Zatko recounted a troubling conversation with a Twitter executive about the presence of a foreign agent.
“I’m reminded of one conversation with an executive when I said, ‘I am confident that we have a foreign agent,’ and their response was, ‘Well, since we already have one, what does it matter if we have more? Let’s keep growing the office,’” Zaitko told the Committee.
Zatko said Twitter’s lax security environment would have allowed the agent to access all the company’s data.
He claims it was very lucrative for foreign governments to place their agents inside the company.
“While it was disturbing to hear, I and many others had recognized the state of the environment at Twitter, we’re really thinking if you are not placing foreign agents inside Twitter, because it’s very difficult to detect them, it is very valuable to a foreign agent to be inside there,” Zatko said. “As a foreign intelligence [agency], you’re most likely not doing your job.”
Other Highlights From Zatko’s Testimony
Zatko’s testimony shed light on several concerning practices at Twitter.
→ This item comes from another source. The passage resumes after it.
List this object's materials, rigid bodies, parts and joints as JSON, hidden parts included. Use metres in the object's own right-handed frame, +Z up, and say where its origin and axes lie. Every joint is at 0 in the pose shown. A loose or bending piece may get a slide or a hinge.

He claims the company’s data storage systems were severely disorganized, so much so that the company could not accurately tell if it had deleted a user’s data.
“They don’t know what data they have, where it lives or where it came from, and so, unsurprisingly, they can’t protect it,” he said.
Zatko said the company did not even have a staging environment to test updates before rolling them out. According to him, the company’s engineers use live systems. Staging environments help engineers check their code for bugs or other problems.
Zatko also said the company’s engineers have broad access to critical information. He claims the engineers can access Twitter’s live testing environment by default. According to him, such access should ideally be restricted to a smaller group.
“It’s not far-fetched to say that an employee inside the company could take over the accounts of all of the senators in this room,” Zatko noted.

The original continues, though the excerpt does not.